4
$\begingroup$

In text book "A course in abstract algebra" by author Khanna & bhambri" it is given that,

f(x) = 2( x^2) + 2 is irreducible polynomial over Z.

Because they used the definition "let R be an Integral domain with unity then a polynomial f(x) in R[x] of positive degree (i.e. deg ≥ 1) is said to be irreducible polynomial over R if it can not be expressed as product of two polynomials of positive degree. In other words, if whenever f(x) = g(x)• h(x) Then deg g = 0 or deg h = 0.

Here f(x) = 2(x^2) + 2 = 2(x^2 + 1) Clearly deg g = deg(2) = 0. So f(x) is irreducible polynomial over Z by above definition.

But in book "Contemporary abstract algebra" by "Joseph A. Gallian", they used the definition,

"Let D be an integral domain.
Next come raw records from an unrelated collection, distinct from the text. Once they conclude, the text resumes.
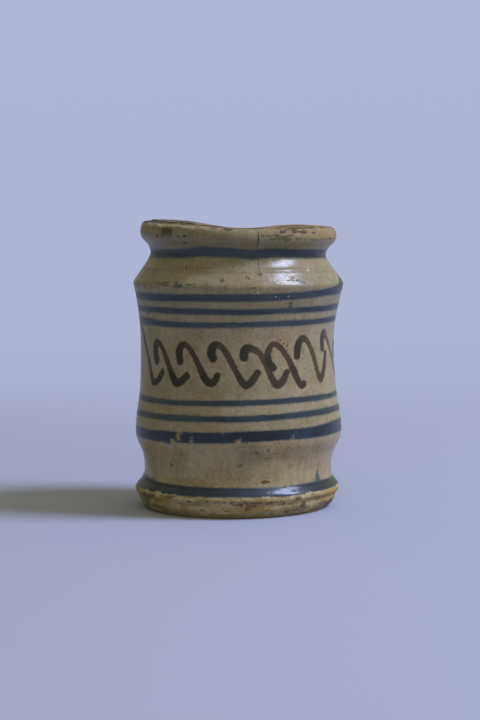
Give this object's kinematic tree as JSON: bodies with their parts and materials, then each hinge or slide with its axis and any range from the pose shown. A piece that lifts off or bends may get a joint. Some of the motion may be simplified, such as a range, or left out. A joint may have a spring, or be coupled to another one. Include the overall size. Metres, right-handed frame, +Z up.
{
  "type": "jar",
  "caption": "Waisted earthenware drug jar with an everted lip, two sharp shoulders and a flanged foot, glazed inside and out and open at the top.",
  "frame": {"origin": "on the table under the middle of the jar's overall box, which is within 1 mm of the middle of the ring it stands on", "axes": "+Z up along the wheel's axis, -Y towards the side that the picture shows, +X to the right in the picture"},
  "size_m": [0.1075, 0.1076, 0.147],
  "materials": {
    "clay": "bare fired earthenware, matte and pitted, stained olive and brown at the foot",
    "outer_glaze": "glossy greyish buff tin glaze with cobalt blue bands and manganese brown scrolls, worn and pitted",
    "inner_glaze": "glossy plain buff glaze"
  },
  "bodies": {
    "root": {"clay_body": "clay", "outer_glaze": "outer_glaze", "inner_glaze": "inner_glaze"}
  },
  "joints": []
}
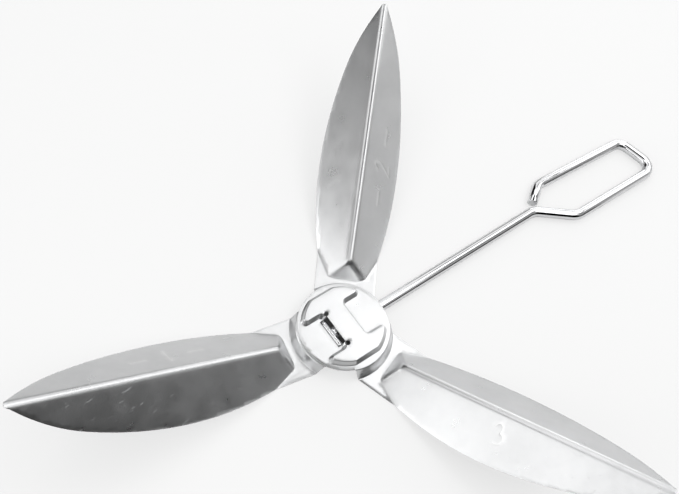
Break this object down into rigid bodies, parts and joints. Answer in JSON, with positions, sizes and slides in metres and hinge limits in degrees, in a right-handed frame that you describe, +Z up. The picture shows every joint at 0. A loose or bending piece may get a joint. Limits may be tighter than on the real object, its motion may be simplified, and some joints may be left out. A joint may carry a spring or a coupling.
{
  "type": "take-apart fluke anchor",
  "caption": "Take-apart small-boat anchor: ridged pressed-steel flukes nest on one hub, and a rod shank with an open grip loop hooks into the hub's slot by its crossbar.",
  "frame": {"origin": "on the hub discs' axis, in the plane that the anchor lies on", "axes": "+Z up, square to the hub discs, on the side where the bosses stand; +X along the shank, towards its loop; +Y completes a right-handed frame"},
  "size_m": [0.7916, 0.5793, 0.133],
  "materials": {
    "galvanised_sheet": "satin galvanised, rubbed brighter along the folds",
    "polished_rod": "polished"
  },
  "bodies": {
    "fluke_1": {"fluke_1": "galvanised_sheet"},
    "fluke_2": {"fluke_2": "galvanised_sheet"},
    "fluke_3": {"fluke_3": "galvanised_sheet"},
    "shank": {"shank_rod": "polished_rod", "shank_crossbar": "polished_rod"}
  },
  "joints": [
    {"name": "fluke_2_lift", "type": "slide", "parent": "fluke_1", "child": "fluke_2", "axis": [0, 0, 1], "range_m": [0, 0.04]},
    {"name": "fluke_3_lift", "type": "slide", "parent": "fluke_2", "child": "fluke_3", "axis": [0, 0, 1], "range_m": [0, 0.04]},
    {"name": "shank_swing", "type": "hinge", "parent": "fluke_1", "child": "shank", "pos_m": [-0.0155, 0, 0.0138], "axis": [0, 1, 0], "range_deg": [0, 90]}
  ]
}
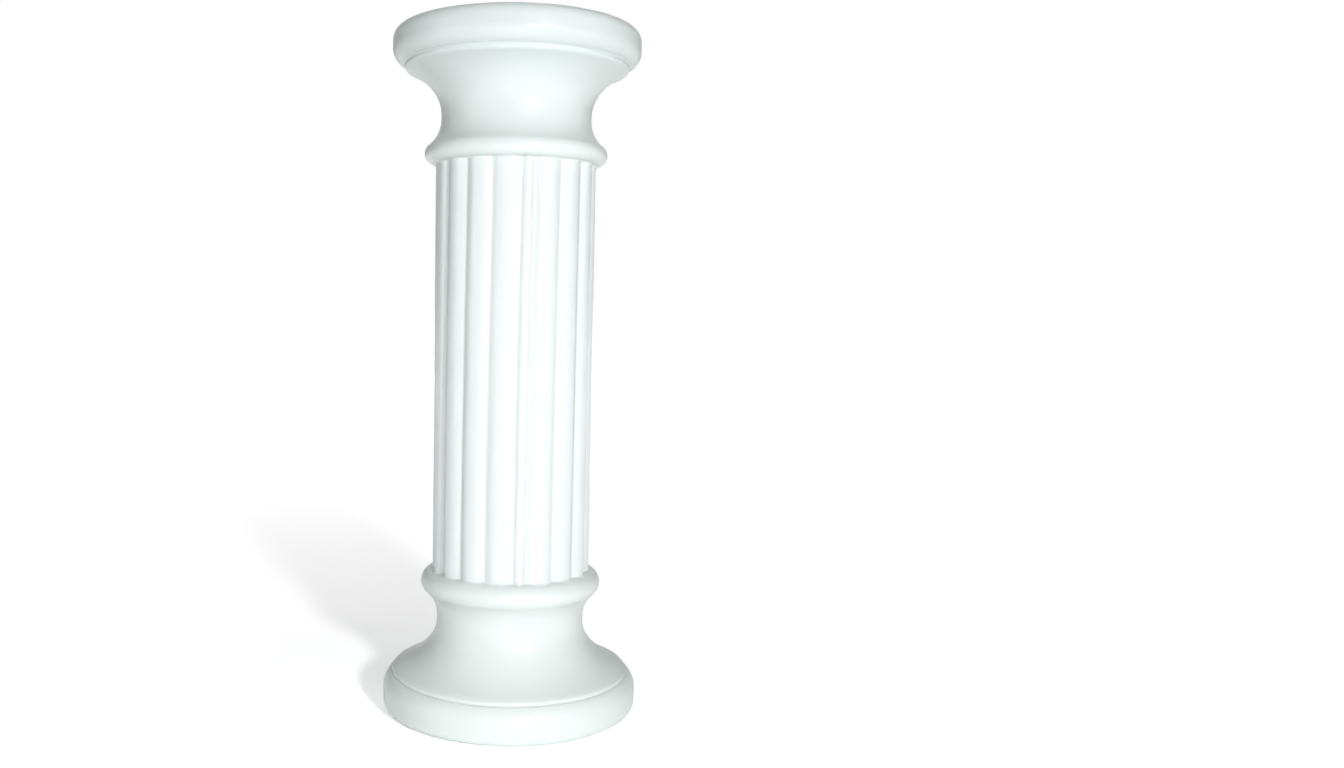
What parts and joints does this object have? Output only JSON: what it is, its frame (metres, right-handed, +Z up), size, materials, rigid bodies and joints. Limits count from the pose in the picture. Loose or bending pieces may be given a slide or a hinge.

A polynomial f(x) in D[x] that is neither a zero polynomial nor unit in D[x] is said to be irreducible over D if, whenever f(x) = g(x) • h(x) with, g(x) & h(x) from D[x], then g(x) OR h(x) is unit in D[x]."

Now here f(x) = 2(x^2) + 2 = 2( x^2 + 1)

Clearly neither 2 nor x^2 + 1 in Z[x] are unit. So that f(x) is reducible by definition of book by "Joseph A. Gallian".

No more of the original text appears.